> _SUPPLIED INFORMATION_
☆ ☆ ☆ ☆ ☆

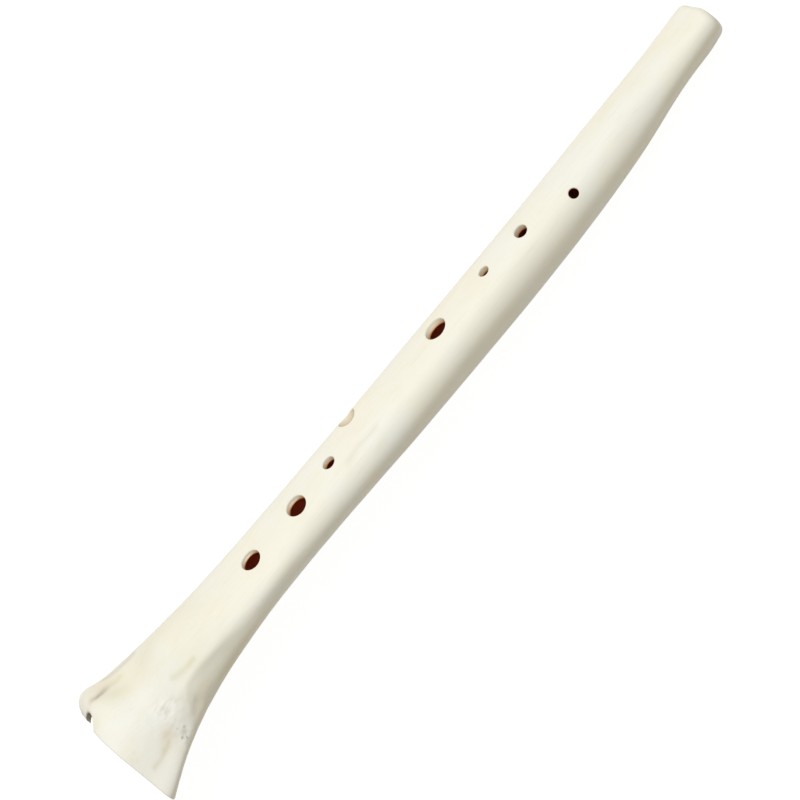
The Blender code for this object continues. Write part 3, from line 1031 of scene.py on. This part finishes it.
def worked_bone():
    """Cream, polished bone: soft mottling and grain drawn out along X, the marks of the
    flare, and painted shade that turns from cream through tan to dark red deeper in the holes
    and the bore. Patterns are measured in millimetres."""
    material, tree, shader = new_material("worked_bone")
    metres = tree.node("ShaderNodeTexCoord", output=3)
    millimetres = metres.scaled(1 / MM, 1 / MM, 1 / MM)

    def mark(name):
        """How strongly a mark shows, which the mesh keeps for each point."""
        return tree.node("ShaderNodeAttribute", {"attribute_name": name}, output=2)

    # Patterns: soft clouds and patches, grain and threads along the bone, specks, streaks
    # for the scratches and cells for the pits
    clouds, patches = millimetres.noise(CLOUDS), millimetres.noise(PATCHES)
    grain, threads = millimetres.noise(GRAINS), millimetres.noise(THREADS)
    specks = millimetres.noise(SPECKS)
    slanting = tree.node("ShaderNodeMapping", (), {"Vector": millimetres, "Rotation": SLANT})
    streaks = slanting.noise(STREAKS)
    cells = {"Vector": slanting.scaled(*CELLS), "Scale": 1.0, "Randomness": 1.0}
    cell = tree.node("ShaderNodeTexVoronoi", (), cells)
    pits = mark("pits").between(0.2, 0.7) * (1.0 - cell.between(0.14, 0.42)) * specks.between(0.36, 0.52)

    # Colour: the mottled ground, then each mark over it, the painted shade of the recesses and pits, and
    # the painted shade of the lining inside
    pale, dark, stain, scratched = mark("pale"), mark("dark"), mark("stain"), mark("scratches")
    colour = clouds.between(0.35, 0.68).tint(CREAM, CHALK)
    colour = (patches.between(0.45, 0.75) * 0.45).tint(colour, BUFF)
    colour = (grain.between(0.5, 0.8) * 0.35).tint(colour, GRAIN)
    colour = (threads.between(0.55, 0.85) * 0.22).tint(colour, THREAD)
    colour = (pale * 0.6).tint(colour, RUBBED)
    colour = (scratched * streaks.between(0.5, 0.62)).tint(colour, SCRATCH_LIGHT)
    colour = (scratched * (1.0 - streaks.between(0.38, 0.5)) * 0.75).tint(colour, SCRATCH_SHADE)
    colour = (mark("olive") * 0.8).tint(colour, OLIVE)
    colour = (mark("tan") * 0.75).tint(colour, TAN)
    # Painted shade in the crease and the other recesses, in the notch and in the pits
    painted_shade = (dark * (specks * 0.6 + 0.7) + pits * 0.55).clamped()
    colour = painted_shade.tint(colour, PAINTED_SHADE)
    # Painted shade of the holes and the bore, darker and redder deeper in, a little mottled
    mottled_bore_shade = (stain + (patches - 0.5) * 0.12 * stain.between(0.05, 0.4)).clamped()
    lining = tree.node("ShaderNodeValToRGB", {"stops": LINING}, {0: mottled_bore_shade})
    colour = (stain.between(0.02, 0.12) * (1.0 - dark)).tint(colour, lining)
    colour.feed(shader, "Base Color")

    # Gloss and relief: duller where it is pale or where the bore's shade is painted, rough ground, pits
    # and scratches
    roughness = 0.52 + pale * 0.14 + (patches - 0.5) * 0.12 + stain.between(0.1, 0.6) * 0.2
    roughness.feed(shader, "Roughness")
    shader.inputs["Specular IOR Level"].default_value = 0.3
    height = grain * 0.5 + threads * 0.35 + specks * (pale * 1.6 + 0.25) - pits
    height = height + streaks * scratched * 1.5
    bump = tree.node("ShaderNodeBump", (), {"Height": height, "Strength": 0.35, "Distance": 0.12 * MM})
    bump.feed(shader, "Normal")
    return material


def flute():
    """The bone in full, in the place of the solid."""
    mesh, place, turn, depth = flute_skin().mesh("bone_flute", flute_shift())
    for name, values in flute_marks(place, turn, depth).items():
        mesh.attributes.new(name, "FLOAT", "POINT").data.foreach_set("value", values)
    mesh.materials.append(worked_bone())
    piece = bpy.data.objects.new("bone_flute", mesh)
    bpy.context.scene.collection.objects.link(piece)
    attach(piece, "root")
    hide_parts("flute_body")


# The photograph's view: straight down on the flute, which runs from the lower left of the
# picture to the upper right
CAMERA_PLACE = (-0.00594, 0.00183, 1.2)
CAMERA_RIGHT = (0.6309, -0.7759, 0.0)
CAMERA_UP = (0.7759, 0.6309, 0.0)
CAMERA_BACK = (0.0, 0.0, 1.0)
SENSOR = 36.0
PICTURE = 800
MM_PER_PIXEL = 0.25643

# The floor, in metres and linear colours: what it gives back to the object, what it is
# painted with where it is seen, and how far it is lifted towards white there
FLOOR_HALF = 3.0
FLOOR_LIT = (0.63, 0.56, 0.475, 1.0)
FLOOR_SEEN = (0.16, 0.16, 0.16, 1.0)
FLOOR_GLOW = (0.93, 0.93, 0.93, 1.0)
BLACK = (0.0, 0.0, 0.0, 1.0)
WHITE = (1.0, 1.0, 1.0, 1.0)

# The lights: a broad key from the upper left of the picture, and the world's even fill
KEY = dict(
    place=(0.0, 0.78, 0.95), aim=(0.0, 0.0, 0.01), size=0.7, power=8.6, colour=(1.0, 1.01, 1.05)
)
FILL = (0.485, 0.465, 0.418, 1.0)


def camera():
    """Looks straight down, and sees as many millimetres as the photograph shows."""
    data = bpy.data.cameras.new("camera")
    data.sensor_width = SENSOR
    data.lens = SENSOR * CAMERA_PLACE[2] / (PICTURE * MM_PER_PIXEL * MM)
    eye = bpy.data.objects.new("camera", data)
    turn = Matrix((CAMERA_RIGHT, CAMERA_UP, CAMERA_BACK)).transposed()
    eye.matrix_world = Matrix.Translation(CAMERA_PLACE) @ turn.to_4x4()
    bpy.context.scene.collection.objects.link(eye)
    bpy.context.scene.camera = eye


def seen_directly(tree):
    """1 for rays from the camera, in mirrors and through glass, and 0 for the rest."""
    camera_ray = tree.node("ShaderNodeLightPath")
    outputs = camera_ray.socket.node.outputs
    mirror_ray = Wire(tree.tree, outputs["Is Glossy Ray"])
    glass_ray = Wire(tree.tree, outputs["Is Transmission Ray"])
    return (camera_ray + mirror_ray + glass_ray).clamped()


def floor():
    """A plain pale floor: diffuse, and lifted towards white where it is seen."""
    corners = [(x * FLOOR_HALF, y * FLOOR_HALF, 0) for x, y in ((-1, -1), (1, -1), (1, 1), (-1, 1))]
    mesh = bpy.data.meshes.new("floor")
    mesh.from_pydata(corners, [], [(0, 1, 2, 3)])
    material, tree, shader = new_material("pale_floor")
    shader.inputs["Roughness"].default_value = 0.9
    shader.inputs["Specular IOR Level"].default_value = 0.0
    shader.inputs["Emission Strength"].default_value = 1.0
    seen = seen_directly(tree)
    seen.tint(FLOOR_LIT, FLOOR_SEEN).feed(shader, "Base Color")
    seen.tint(BLACK, FLOOR_GLOW).feed(shader, "Emission Color")
    mesh.materials.append(material)
    piece = bpy.data.objects.new("floor", mesh)
    bpy.context.scene.collection.objects.link(piece)
    piece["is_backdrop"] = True


def soft_light(name, place, aim, size, power, colour):
    """A round studio light that faces the point that it is aimed at: its own Z axis runs
    from there to its place."""
    data = bpy.data.lights.new(name, "AREA")
    data.shape = "DISK"
    data.size = size
    data.energy = power
    data.color = colour
    lamp = bpy.data.objects.new(name, data)
    back = np.array(place) - np.array(aim)
    back = back / np.linalg.norm(back)
    side = np.cross((0.0, 0.0, 1.0), back)
    side = side / np.linalg.norm(side)
    matrix = np.eye(4)
    matrix[:3] = np.stack([side, np.cross(back, side), back, place], -1)
    lamp.matrix_world = Matrix(matrix.tolist())
    lamp.visible_camera = False
    bpy.context.scene.collection.objects.link(lamp)


def studio():
    """A broad key light and an even, weaker fill from a world that is seen as white."""
    soft_light("key_light", **KEY)
    world = bpy.data.worlds.new("studio")
    world.use_nodes = True
    background = world.node_tree.nodes["Background"]
    seen_directly(Wire(world.node_tree)).tint(FILL, WHITE).feed(background, "Color")
    background.inputs["Strength"].default_value = 1.0
    bpy.context.scene.world = world


bpy.context.scene.view_settings.view_transform = "Standard"
camera()
floor()
studio()
flute()

look_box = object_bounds()
boxes = {"cad": cad_box, "visual": look_box}
{name: [list(corner) for corner in box] for name, box in boxes.items()}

☆ ☆ ☆ ☆ ☆

> _EXERCISE DESCRIPTION_
Set down verbatim only the lines between the start of the data above and the line with "millimetres = metres.scaled(1", both boundaries included.

> _RESPONSE_
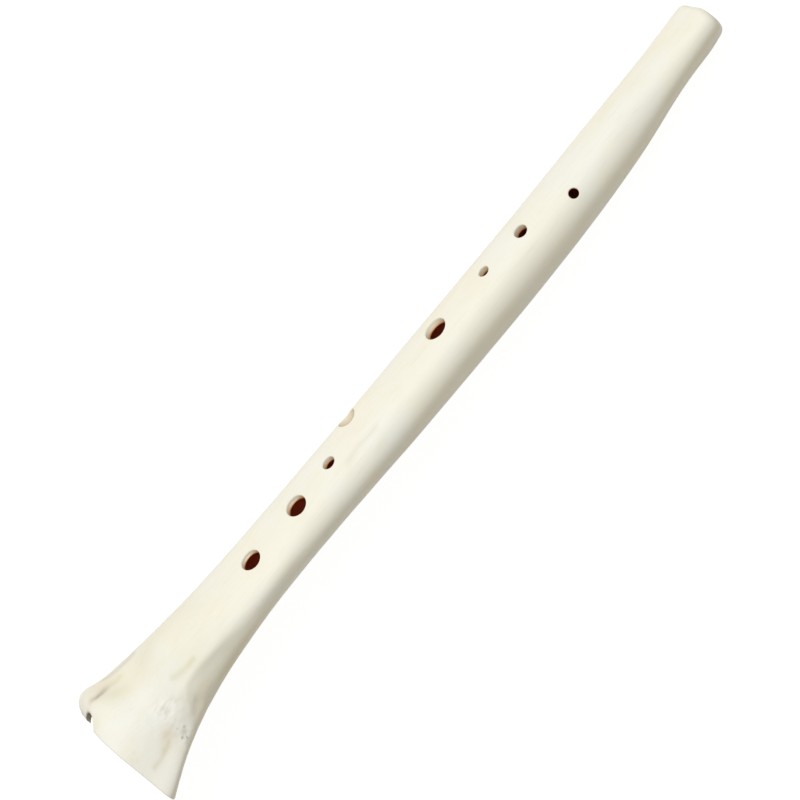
The Blender code for this object continues. Write part 3, from line 1031 of scene.py on. This part finishes it.
def worked_bone():
    """Cream, polished bone: soft mottling and grain drawn out along X, the marks of the
    flare, and painted shade that turns from cream through tan to dark red deeper in the holes
    and the bore. Patterns are measured in millimetres."""
    material, tree, shader = new_material("worked_bone")
    metres = tree.node("ShaderNodeTexCoord", output=3)
    millimetres = metres.scaled(1 / MM, 1 / MM, 1 / MM)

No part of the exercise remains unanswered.